-- Begin --

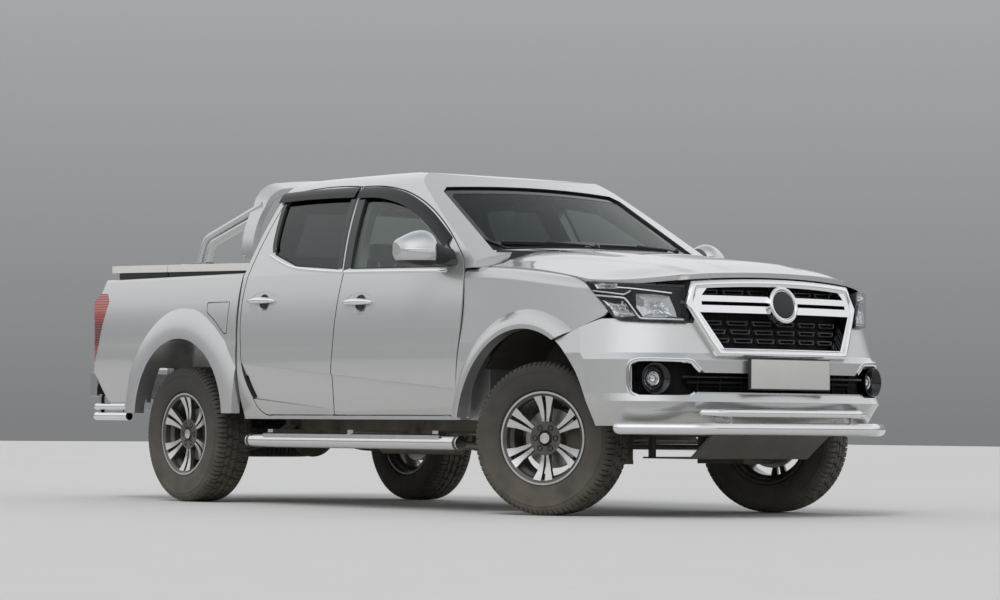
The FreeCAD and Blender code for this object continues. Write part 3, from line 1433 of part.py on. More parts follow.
def rear_bumper():
    block = prism(REAR_BUMPER_PLAN, "XY", 600.0, 736.0)
    step = box(REAR_END_X, -2580, -360, 360, 690, 760)
    block = block.cut(step)
    block = block.cut(Part.makeCylinder(12.5, 120.0, V(-2618.0, 0, 590.0)))
    parts = [block]
    for y in (-RAIL_Y, RAIL_Y):
        parts.append(box(-2600, -2500 - SEAT_GAP, y - 30, y + 30, 520, 588))
        parts.append(box(-2600, -2560, y - 30, y + 30, 520, 640))
    for z, front_x, radius in CORNER_TUBES:
        for side in (-1, 1):
            parts.append(pipe([(front_x, side * 846, z), (-2490.0, side * 846, z), (-2600.0, side * 660, z),
                               (-2600.0, side * 550, z)], radius, 90.0))
    for side in (-1, 1):
        parts.append(box(-2606, -2594, side * 560 - 30, side * 560 + 30, 470, 620))
        parts.append(box(-2425, -2405, side * 846 - 12, side * 846 + 12, 482, 610))
    return fuse(parts)


def spare_wheel():
    z = 372.0
    body = tyre()
    disc = ring([(0.0, -40.0), (90.0, -40.0), (120.0, -20.0), (200.0, -20.0), (200.0, 0.0), (110.0, 0.0), (80.0, -20.0),
                 (0.0, -20.0)])
    wheel = Part.makeCompound(body.Solids + barrel().fuse(disc).Solids)
    wheel.rotate(V(0, 0, 0), V(1, 0, 0), 90.0)
    wheel.translate(V(SPARE_X, 0, z))
    post = Part.makeCylinder(20.0, 515.0 - SEAT_GAP - 340.0, V(SPARE_X, 0, 340.0))
    solids = wheel.Solids
    return Part.makeCompound([solids[0], solids[1].fuse(post).removeSplitter()])


def fuel_tank():
    tank = prism([(-530, 300), (60, 300), (90, 330), (90, 450), (-550, 450), (-550, 320)], "XZ", 470.0, 720.0)
    straps = [box(x, x + 40, 435.3, 500.0, 400, 440) for x in (-450.0, -80.0)]
    return fuse([tank] + straps)


def exhaust():
    y = -264.0
    z = 335.0
    front = pipe([(1500, y, 560), (1500, y, z), (290, y, z)], 24.0, 60.0)
    can = rod((300, y, z), (-380, y, z), 50.0)
    tail = rod((-370, y, z), (-900, y, z), 24.0)
    hangers = [rod((150, -264, 340), (150, -264, 390.7), 10.0), rod((-740, -264, 340), (-740, -264, 390.7), 10.0)]
    manifold = box(1474, 1526, -288, -235.3, 530, 600)
    return fuse([front, can, tail, manifold] + hangers)


def seats():
    floor = CAB_FLOOR_Z + CAB_FLOOR_THICK + SEAT_GAP
    parts = []
    for side in (-1, 1):
        y = side * 380.0
        base = box(0, 380, y - 170, y + 170, floor, 690)
        cushion = prism([(-80, 660), (430, 690), ((460, 730), (430, 780)), (-60, 740)], "XZ", y - 255, y + 255)
        back = prism([(-110, 680), (0, 700), (-150, 1270), ((-190, 1300), (-240, 1270))], "XZ", y - 240, y + 240)
        rest = prism([(-250, 1310), (-170, 1310), (-185, 1450), (-265, 1440)], "XZ", y - 130, y + 130)
        post = prism([(-220, 1250), (-200, 1250), (-215, 1330), (-235, 1330)], "XZ", y - 60, y + 60)
        parts.append(fuse([base, cushion, back, rest, post]))
    bench_base = box(-700, -400, -640, 640, floor, 670)
    bench_base = bench_base.cut(box(-800, -300, -TUNNEL_Y - 20, TUNNEL_Y + 20, 500, TUNNEL_TOP_Z + 16))
    bench = prism([(-720, 660), (-360, 664), ((-340, 700), (-370, 740)), (-700, 730)], "XZ", -690.0, 690.0)
    bench_back = prism([(-790, 680), (-660, 690), (-720, 1240), (-800, 1230)], "XZ", -690.0, 690.0)
    parts.append(fuse([bench_base, bench, bench_back]))
    return Part.makeCompound(parts)


def dashboard():
    front = FIREWALL_X - 90.0 - SEAT_GAP
    body = prism([(front, 860), (front, 1180), (1087, 1184), (1078, 1238), (860, 1250), (770, 1200), (760, 1060), (840, 900)],
                 "XZ", -724.0, 724.0)
    wheel = Part.makeTorus(185.0, 16.0, V(0, 0, 0), V(0, 0, 1))
    hub = Part.makeCylinder(60.0, 40.0, V(0, 0, -20))
    bars = [box(-180, 180, -18, 18, -8, 8), box(-18, 18, -180, 0, -8, 8)]
    turned = fuse([wheel, hub] + bars)
    turned.rotate(V(0, 0, 0), V(0, 0, 1), 90.0)
    turned.rotate(V(0, 0, 0), V(0, 1, 0), -66.0)
    turned.translate(V(640.0, DRIVER_Y, 1090.0))
    column = rod((640, DRIVER_Y, 1090), (900, DRIVER_Y, 975), 34.0)
    console = box(300, 900, -120, 120, TUNNEL_TOP_Z + 15 + SEAT_GAP, 900)
    return fuse([body, turned, column, console])


def main():
    os.makedirs(PARTS, exist_ok=True)
    save("cab_shell", cab_shell())
    save("cab_glass", cab_glass())
    front_door = door(FRONT_DOOR, FRONT_WINDOW, HANDLE_FRONT)
    rear_door = door(REAR_DOOR, REAR_WINDOW, HANDLE_REAR)
    front_glass = door_glass(FRONT_WINDOW)
    rear_glass = door_glass(REAR_WINDOW)
    side_mirror = mirror()
    turning_knuckle = knuckle()
    wheel_tyre = tyre()
    wheel_rim = rim()
    for side, place in (("right", lambda s: s), ("left", mirrored)):
        save("door_front_" + side, place(front_door))
        save("door_rear_" + side, place(rear_door))
        save("glass_front_" + side, place(front_glass))
        save("glass_rear_" + side, place(rear_glass))
        save("mirror_" + side, place(side_mirror))
        save("knuckle_" + side, at_front_wheel(turning_knuckle, side))
        save("tyre_front_" + side, at_front_wheel(wheel_tyre, side))
        save("rim_front_" + side, at_front_wheel(wheel_rim, side))
        save("tyre_rear_" + side, at_rear_wheel(wheel_tyre, side))
        save("rim_rear_" + side, at_rear_wheel(wheel_rim, side))
    save("fenders", pair(fender()))
    save("hood", hood())
    save("front_bumper", front_bumper())
    save("intake_panel", intake_panel())
    save("grille_frame", grille_frame())
    save("grille_mesh", grille_mesh())
    save("front_lamps", front_lamps())
    save("front_guard", front_guard())
    save("skid_plate", skid_plate())
    save("load_bed", bed())
    save("tail_lamps", tail_lamps())
    save("tailgate", tailgate())
    save("fuel_flap", fuel_flap())
    save("cover_front", cover_front())
    save("cover_rear", cover_rear())
    save("sports_bar", sports_bar())
    save("chassis_frame", chassis_frame())
    save("steering_link", steering_link())
    save("front_arms", front_arms())
    save("rear_axle", rear_axle())
    save("engine", engine())
    save("driveline", driveline())
    save("inner_wings", inner_wings())
    save("engine_bay", engine_bay())
    save("side_steps", side_steps())
    save("rear_bumper", rear_bumper())
    save("spare_wheel", spare_wheel())
    save("fuel_tank", fuel_tank())
    save("exhaust", exhaust())
    save("seats", seats())
    save("dashboard", dashboard())


main()
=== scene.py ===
import bpy
import bmesh
import json
import math
from mathutils import Matrix, Vector
from mathutils.bvhtree import BVHTree


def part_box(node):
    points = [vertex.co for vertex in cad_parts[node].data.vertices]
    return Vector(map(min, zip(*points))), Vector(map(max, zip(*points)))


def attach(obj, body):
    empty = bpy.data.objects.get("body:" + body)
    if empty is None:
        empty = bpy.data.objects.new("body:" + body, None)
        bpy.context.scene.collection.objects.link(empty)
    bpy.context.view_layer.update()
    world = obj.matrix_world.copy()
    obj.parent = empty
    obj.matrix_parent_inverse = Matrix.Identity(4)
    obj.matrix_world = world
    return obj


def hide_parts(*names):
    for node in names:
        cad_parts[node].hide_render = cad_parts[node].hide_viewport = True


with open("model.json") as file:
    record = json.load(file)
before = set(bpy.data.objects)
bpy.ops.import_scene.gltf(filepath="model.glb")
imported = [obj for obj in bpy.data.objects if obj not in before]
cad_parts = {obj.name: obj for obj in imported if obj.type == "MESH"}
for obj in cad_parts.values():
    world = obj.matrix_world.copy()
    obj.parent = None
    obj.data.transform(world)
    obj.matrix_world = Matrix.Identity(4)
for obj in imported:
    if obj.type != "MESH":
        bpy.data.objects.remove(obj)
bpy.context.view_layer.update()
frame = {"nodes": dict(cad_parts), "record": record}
NODES = frame["nodes"]
SIDES = (("right", -1.0), ("left", 1.0))

# Wheels: centres and outboard axes at rest, in metres
FRONT_AXLE_X = 1.690
REAR_AXLE_X = -1.460
TYRE_R = 0.382
HALF_TRACK = 0.785
KINGPIN_Y = 0.699
STEER_AT_REST = math.radians(24.0)


# Shader helpers

def new_node(tree, kind, **settings):
    node = tree.nodes.new(kind)
    for key, value in settings.items():
        setattr(node, key, value)
    return node


def feed(tree, socket, value):
    """Links an output socket into an input, or sets a plain number or colour on it."""
    if isinstance(value, bpy.types.NodeSocket):
        tree.links.new(value, socket)
    else:
        socket.default_value = value


def calc(tree, operation, first, second=0.0, clamp=False):
    node = new_node(tree, "ShaderNodeMath", operation=operation, use_clamp=clamp)
    feed(tree, node.inputs[0], first)
    feed(tree, node.inputs[1], second)
    return node.outputs[0]


def spread(tree, value, low, high, to_low, to_high):
    """Maps a value from one range to another, held at its ends."""
    node = new_node(tree, "ShaderNodeMapRange", clamp=True)
    for index, number in enumerate((value, low, high, to_low, to_high)):
        feed(tree, node.inputs[index], number)
    return node.outputs[0]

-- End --

▶ **What is required**
Out of the material above, select every line that holds the string "context".

▶ **Response for this exercise**
        bpy.context.scene.collection.objects.link(empty)
    bpy.context.view_layer.update()
bpy.context.view_layer.update()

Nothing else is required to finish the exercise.